▶ [Exercise directions]
Look through the lines and report how many include the word "This", giving nothing but the number.

(3D code data)
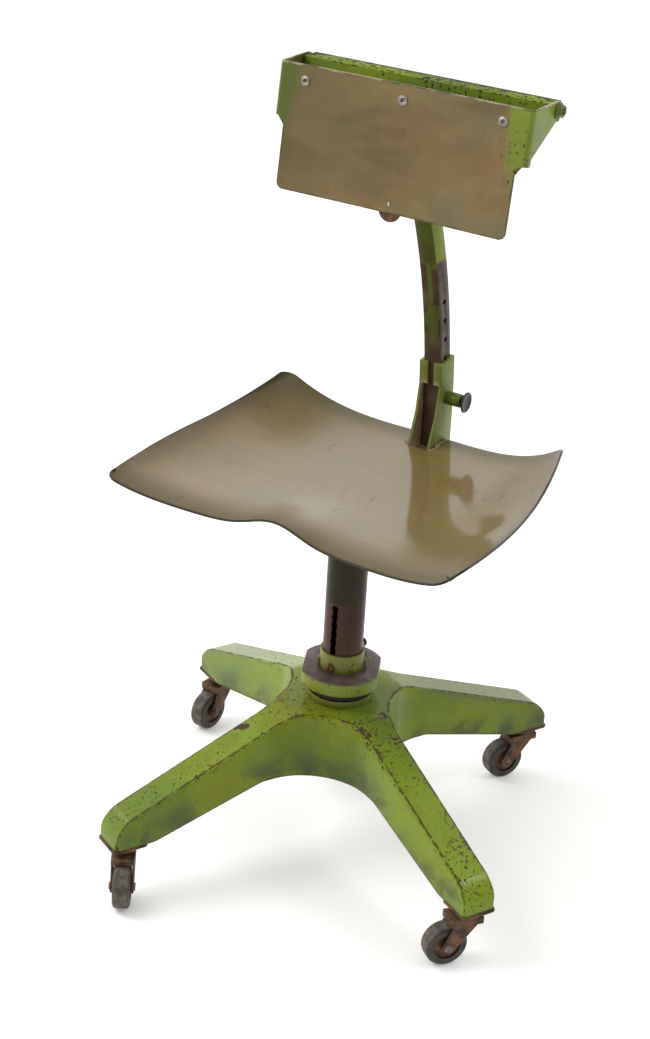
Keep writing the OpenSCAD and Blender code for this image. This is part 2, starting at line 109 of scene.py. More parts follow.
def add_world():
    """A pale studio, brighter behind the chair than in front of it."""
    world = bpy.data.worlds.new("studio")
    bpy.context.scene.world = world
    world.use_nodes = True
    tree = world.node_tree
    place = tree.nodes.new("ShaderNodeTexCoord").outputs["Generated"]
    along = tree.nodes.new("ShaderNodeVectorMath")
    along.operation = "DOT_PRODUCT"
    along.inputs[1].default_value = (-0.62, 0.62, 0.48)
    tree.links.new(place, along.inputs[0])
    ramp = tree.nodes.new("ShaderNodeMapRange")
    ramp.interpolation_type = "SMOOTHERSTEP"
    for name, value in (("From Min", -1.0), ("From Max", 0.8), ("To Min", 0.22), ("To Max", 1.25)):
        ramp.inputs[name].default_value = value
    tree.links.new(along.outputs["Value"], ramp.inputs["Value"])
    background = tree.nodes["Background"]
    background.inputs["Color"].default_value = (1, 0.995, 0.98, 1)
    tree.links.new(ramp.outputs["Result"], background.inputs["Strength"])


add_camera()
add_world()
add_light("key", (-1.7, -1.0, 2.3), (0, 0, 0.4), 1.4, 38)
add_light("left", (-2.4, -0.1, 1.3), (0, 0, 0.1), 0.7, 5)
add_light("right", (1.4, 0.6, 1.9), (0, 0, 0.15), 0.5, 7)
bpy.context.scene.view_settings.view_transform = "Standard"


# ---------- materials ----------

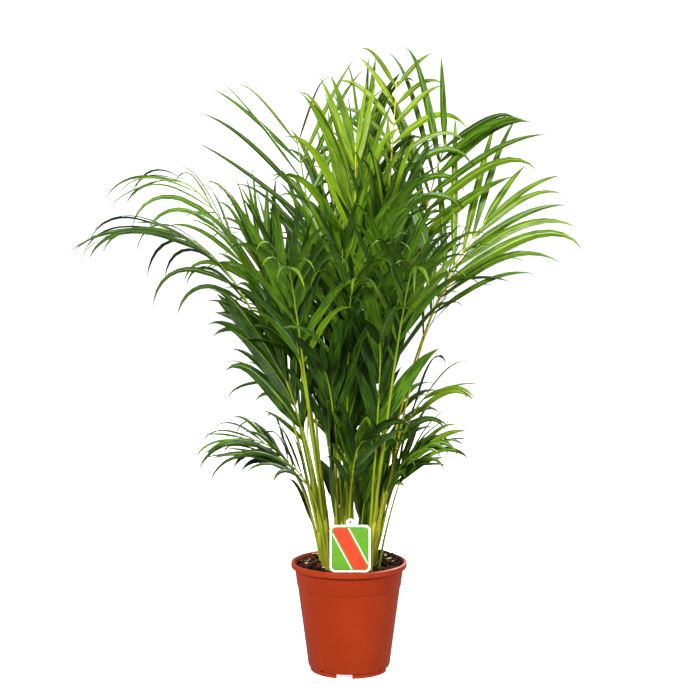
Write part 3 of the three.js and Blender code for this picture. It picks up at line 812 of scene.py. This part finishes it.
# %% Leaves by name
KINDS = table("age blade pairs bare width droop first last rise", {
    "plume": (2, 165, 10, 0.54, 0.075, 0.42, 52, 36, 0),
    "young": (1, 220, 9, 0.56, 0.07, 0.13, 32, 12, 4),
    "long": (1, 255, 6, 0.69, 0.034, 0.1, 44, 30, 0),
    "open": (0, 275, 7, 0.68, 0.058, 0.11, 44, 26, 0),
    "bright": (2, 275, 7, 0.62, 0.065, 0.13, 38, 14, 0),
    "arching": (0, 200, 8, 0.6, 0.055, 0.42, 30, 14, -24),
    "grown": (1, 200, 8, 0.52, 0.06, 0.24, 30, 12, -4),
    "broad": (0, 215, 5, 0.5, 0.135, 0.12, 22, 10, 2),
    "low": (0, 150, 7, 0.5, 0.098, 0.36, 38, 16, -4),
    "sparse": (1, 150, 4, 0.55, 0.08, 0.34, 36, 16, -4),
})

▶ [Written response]
2